Source excerpt:
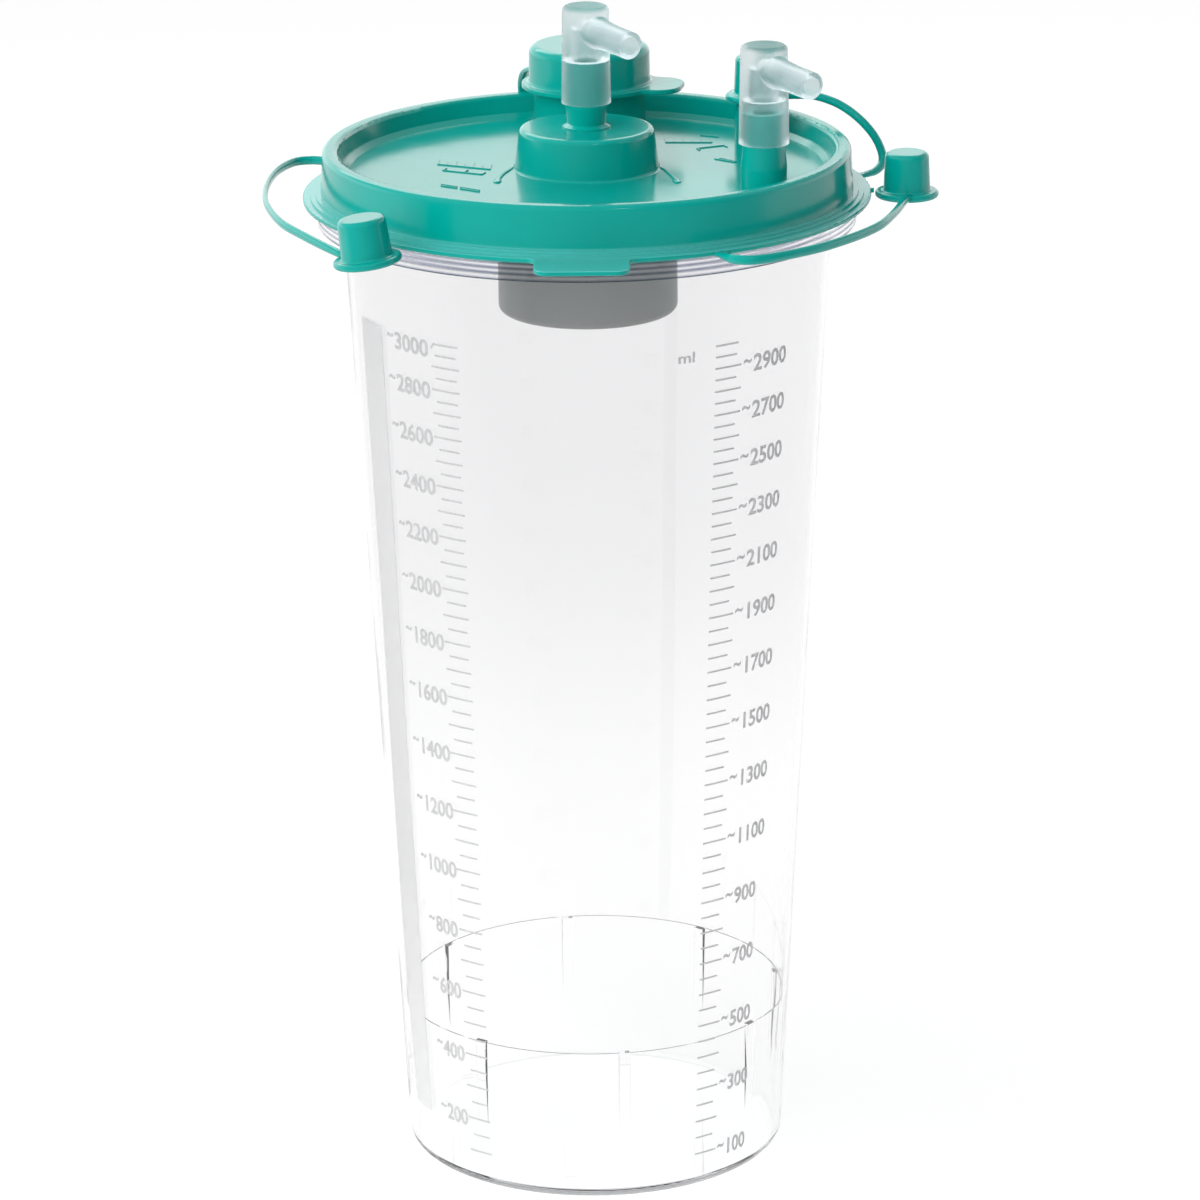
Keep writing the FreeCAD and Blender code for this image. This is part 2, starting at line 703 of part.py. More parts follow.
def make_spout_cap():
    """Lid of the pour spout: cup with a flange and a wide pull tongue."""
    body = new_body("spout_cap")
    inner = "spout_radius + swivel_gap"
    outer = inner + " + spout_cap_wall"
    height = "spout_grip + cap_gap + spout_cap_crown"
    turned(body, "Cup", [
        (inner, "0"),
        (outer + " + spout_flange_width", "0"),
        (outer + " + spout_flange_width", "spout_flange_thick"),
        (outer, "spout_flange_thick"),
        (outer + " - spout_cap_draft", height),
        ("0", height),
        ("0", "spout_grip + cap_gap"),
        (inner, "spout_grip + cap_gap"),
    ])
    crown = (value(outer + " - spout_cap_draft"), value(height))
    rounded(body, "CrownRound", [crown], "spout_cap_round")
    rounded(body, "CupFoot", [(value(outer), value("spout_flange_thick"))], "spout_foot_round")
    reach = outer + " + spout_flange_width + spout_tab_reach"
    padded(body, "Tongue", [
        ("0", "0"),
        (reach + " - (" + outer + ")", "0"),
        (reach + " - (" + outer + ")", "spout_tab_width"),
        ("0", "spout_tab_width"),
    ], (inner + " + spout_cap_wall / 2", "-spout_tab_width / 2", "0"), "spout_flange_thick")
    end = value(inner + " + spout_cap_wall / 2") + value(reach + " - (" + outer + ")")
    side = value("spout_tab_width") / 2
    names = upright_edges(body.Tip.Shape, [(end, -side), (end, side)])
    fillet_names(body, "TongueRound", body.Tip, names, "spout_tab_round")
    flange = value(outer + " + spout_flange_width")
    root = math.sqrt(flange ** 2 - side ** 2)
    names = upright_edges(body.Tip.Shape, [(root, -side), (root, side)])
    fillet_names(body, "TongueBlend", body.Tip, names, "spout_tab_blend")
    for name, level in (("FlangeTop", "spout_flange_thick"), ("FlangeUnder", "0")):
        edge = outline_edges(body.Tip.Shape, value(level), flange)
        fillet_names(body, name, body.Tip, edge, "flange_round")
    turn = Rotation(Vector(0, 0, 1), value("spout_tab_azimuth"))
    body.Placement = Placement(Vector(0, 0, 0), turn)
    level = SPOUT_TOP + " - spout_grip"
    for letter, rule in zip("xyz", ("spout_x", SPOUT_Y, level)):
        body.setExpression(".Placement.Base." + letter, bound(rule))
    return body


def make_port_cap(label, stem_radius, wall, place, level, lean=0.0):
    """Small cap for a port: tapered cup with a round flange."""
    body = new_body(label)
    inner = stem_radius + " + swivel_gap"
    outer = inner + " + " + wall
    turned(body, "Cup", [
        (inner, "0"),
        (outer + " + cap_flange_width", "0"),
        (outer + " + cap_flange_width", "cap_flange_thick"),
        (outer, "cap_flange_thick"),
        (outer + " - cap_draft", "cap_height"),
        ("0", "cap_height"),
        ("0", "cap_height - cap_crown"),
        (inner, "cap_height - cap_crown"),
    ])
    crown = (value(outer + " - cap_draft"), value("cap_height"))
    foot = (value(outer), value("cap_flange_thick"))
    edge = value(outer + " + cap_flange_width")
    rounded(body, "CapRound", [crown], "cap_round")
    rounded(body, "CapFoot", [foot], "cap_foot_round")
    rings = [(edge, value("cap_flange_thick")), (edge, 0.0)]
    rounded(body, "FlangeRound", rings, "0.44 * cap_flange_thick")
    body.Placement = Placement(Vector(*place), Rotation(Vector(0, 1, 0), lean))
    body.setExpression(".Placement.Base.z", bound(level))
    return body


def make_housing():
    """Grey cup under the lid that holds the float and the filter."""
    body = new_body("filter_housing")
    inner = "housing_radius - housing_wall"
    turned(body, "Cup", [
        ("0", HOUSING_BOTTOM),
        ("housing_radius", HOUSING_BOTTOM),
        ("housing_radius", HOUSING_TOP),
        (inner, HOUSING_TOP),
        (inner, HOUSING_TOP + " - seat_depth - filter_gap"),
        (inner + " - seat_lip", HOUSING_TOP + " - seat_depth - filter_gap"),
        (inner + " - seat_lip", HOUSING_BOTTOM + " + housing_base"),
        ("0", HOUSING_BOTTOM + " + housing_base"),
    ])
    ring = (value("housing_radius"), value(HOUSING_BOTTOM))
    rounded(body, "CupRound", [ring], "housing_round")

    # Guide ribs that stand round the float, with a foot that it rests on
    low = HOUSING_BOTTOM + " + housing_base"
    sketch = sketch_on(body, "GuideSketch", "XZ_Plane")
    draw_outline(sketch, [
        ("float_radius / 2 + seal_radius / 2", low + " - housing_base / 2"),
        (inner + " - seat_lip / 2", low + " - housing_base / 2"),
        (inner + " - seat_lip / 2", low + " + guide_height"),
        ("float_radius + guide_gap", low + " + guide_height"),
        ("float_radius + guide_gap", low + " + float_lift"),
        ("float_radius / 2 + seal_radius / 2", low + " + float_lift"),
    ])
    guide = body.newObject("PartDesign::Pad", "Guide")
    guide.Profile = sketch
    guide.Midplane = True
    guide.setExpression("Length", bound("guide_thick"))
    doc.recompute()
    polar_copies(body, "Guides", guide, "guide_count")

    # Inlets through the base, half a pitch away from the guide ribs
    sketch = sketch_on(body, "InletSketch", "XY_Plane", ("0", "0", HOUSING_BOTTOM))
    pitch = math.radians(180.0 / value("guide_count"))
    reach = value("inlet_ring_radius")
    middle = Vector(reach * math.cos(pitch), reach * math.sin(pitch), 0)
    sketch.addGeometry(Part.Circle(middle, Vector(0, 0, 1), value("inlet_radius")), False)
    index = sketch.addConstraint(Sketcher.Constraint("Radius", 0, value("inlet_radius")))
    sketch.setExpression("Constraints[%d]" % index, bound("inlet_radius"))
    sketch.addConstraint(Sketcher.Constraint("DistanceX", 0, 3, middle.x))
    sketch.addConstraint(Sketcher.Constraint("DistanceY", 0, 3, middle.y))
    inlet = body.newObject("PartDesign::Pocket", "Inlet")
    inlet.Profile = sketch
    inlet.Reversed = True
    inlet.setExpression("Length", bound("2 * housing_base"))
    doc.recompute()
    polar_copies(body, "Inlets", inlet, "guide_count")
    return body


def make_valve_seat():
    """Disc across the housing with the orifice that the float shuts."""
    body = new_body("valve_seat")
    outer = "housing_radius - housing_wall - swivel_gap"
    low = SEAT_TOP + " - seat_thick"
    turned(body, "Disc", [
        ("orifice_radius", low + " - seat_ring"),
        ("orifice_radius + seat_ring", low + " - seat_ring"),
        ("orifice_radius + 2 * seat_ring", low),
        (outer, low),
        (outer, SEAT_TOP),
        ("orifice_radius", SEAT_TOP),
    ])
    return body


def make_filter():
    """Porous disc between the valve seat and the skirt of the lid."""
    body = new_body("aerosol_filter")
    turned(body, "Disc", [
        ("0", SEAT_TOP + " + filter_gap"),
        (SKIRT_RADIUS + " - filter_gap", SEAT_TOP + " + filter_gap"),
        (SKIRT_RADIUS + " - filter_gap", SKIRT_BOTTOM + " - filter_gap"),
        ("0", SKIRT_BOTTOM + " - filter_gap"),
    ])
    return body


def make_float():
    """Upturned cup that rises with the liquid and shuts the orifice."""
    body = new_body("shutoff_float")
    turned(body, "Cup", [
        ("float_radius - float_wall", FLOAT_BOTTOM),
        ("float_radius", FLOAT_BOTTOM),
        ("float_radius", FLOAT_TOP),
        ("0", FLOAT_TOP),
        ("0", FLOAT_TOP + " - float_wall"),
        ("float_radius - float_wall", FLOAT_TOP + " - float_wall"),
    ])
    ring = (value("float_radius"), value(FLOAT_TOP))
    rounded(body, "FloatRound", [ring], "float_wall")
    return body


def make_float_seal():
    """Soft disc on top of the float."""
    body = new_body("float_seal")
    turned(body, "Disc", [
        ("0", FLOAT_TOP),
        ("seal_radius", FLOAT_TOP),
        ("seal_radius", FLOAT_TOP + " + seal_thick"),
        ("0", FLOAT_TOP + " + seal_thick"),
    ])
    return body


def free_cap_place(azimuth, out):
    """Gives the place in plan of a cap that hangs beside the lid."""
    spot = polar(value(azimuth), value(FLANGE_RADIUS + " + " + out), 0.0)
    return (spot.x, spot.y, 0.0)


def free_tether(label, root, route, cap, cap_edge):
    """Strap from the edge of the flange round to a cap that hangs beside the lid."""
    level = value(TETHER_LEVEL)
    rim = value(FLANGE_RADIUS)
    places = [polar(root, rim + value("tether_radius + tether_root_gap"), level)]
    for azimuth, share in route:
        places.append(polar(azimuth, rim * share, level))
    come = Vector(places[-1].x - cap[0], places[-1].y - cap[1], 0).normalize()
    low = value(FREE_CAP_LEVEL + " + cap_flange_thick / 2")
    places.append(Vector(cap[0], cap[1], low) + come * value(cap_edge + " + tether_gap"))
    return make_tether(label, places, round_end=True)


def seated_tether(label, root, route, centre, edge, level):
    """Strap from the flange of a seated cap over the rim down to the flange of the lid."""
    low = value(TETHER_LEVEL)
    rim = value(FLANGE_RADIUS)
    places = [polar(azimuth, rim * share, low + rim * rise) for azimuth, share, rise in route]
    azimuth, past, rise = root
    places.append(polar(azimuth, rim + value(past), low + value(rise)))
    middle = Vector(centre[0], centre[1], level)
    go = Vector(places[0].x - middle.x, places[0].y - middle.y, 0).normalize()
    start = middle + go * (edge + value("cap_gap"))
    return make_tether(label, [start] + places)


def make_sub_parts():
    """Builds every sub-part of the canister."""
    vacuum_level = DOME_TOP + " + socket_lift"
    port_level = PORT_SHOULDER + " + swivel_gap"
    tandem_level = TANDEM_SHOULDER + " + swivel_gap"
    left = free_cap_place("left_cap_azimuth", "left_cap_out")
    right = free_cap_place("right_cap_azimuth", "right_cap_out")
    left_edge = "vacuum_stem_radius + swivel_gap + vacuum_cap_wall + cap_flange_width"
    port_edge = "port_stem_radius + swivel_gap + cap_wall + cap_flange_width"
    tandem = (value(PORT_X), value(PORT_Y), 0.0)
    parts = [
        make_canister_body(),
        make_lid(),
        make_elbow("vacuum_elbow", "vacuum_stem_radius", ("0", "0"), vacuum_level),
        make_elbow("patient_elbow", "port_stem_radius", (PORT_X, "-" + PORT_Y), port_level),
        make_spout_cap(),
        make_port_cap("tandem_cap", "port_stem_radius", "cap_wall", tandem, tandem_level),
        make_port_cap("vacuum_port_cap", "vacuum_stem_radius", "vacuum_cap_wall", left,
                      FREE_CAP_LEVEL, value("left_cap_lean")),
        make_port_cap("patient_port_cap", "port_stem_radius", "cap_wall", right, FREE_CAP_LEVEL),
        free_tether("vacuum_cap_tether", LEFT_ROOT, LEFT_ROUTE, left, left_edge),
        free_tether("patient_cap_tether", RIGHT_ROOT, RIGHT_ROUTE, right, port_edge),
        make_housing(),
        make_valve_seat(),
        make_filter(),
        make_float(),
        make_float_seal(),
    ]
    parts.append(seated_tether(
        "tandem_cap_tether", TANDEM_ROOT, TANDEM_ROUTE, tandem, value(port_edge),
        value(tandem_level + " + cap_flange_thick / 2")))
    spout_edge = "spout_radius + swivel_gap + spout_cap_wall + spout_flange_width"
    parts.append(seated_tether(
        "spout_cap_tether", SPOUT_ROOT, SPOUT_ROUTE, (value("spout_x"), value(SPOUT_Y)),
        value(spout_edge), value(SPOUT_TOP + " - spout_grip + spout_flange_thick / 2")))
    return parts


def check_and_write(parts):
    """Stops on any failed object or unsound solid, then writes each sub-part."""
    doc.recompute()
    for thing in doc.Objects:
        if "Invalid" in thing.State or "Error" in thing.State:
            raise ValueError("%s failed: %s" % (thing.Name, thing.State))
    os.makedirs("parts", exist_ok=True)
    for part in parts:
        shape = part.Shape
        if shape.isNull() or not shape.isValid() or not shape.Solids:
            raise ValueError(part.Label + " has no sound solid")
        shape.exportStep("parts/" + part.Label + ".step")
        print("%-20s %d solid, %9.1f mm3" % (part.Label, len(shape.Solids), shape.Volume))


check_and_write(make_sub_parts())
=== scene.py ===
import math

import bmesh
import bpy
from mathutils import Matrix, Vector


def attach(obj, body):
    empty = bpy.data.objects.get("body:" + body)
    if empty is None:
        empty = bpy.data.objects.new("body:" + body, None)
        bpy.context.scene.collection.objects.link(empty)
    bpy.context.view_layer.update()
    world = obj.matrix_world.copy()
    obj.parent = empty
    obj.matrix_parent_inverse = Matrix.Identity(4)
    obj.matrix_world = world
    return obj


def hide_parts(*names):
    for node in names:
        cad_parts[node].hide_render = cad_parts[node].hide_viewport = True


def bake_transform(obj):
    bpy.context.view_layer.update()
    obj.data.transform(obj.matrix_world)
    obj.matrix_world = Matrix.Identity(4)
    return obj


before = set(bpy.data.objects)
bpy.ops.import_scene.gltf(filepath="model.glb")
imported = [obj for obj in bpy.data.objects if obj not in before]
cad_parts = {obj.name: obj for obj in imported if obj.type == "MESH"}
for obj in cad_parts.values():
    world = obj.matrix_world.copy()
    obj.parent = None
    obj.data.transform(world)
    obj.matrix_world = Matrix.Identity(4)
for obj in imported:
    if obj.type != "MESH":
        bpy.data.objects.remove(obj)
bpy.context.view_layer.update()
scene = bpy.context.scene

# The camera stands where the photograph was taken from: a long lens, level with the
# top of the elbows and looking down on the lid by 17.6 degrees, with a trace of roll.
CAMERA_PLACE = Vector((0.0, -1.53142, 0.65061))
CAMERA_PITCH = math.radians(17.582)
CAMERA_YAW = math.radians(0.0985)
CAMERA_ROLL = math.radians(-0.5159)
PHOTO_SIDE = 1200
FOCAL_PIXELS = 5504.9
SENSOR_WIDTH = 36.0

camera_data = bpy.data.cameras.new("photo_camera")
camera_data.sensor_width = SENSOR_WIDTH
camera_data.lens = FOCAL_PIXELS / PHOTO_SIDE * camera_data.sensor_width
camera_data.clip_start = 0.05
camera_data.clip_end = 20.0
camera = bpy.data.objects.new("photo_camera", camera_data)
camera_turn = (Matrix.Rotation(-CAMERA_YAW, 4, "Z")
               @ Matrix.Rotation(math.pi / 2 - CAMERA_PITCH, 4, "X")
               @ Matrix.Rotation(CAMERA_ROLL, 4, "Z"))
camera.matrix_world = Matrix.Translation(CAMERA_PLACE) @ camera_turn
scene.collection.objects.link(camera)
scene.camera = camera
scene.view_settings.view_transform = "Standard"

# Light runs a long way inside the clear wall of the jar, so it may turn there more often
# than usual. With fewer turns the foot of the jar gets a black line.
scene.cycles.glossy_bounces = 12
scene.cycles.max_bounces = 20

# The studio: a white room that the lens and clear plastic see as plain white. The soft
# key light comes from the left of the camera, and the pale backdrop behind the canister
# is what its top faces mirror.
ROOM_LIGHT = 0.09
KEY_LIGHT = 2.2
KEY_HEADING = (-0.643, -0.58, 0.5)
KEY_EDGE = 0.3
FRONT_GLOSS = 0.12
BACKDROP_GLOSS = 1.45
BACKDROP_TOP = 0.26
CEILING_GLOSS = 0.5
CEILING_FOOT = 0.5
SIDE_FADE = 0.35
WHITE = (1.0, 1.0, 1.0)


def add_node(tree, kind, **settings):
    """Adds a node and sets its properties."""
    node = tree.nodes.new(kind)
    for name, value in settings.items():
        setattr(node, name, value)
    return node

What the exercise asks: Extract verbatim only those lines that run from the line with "(part.Label, len(shape.Solids), shape.Volume))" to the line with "obj.parent = empty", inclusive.

Result for this task:
        print("%-20s %d solid, %9.1f mm3" % (part.Label, len(shape.Solids), shape.Volume))


check_and_write(make_sub_parts())
=== scene.py ===
import math

import bmesh
import bpy
from mathutils import Matrix, Vector


def attach(obj, body):
    empty = bpy.data.objects.get("body:" + body)
    if empty is None:
        empty = bpy.data.objects.new("body:" + body, None)
        bpy.context.scene.collection.objects.link(empty)
    bpy.context.view_layer.update()
    world = obj.matrix_world.copy()
    obj.parent = empty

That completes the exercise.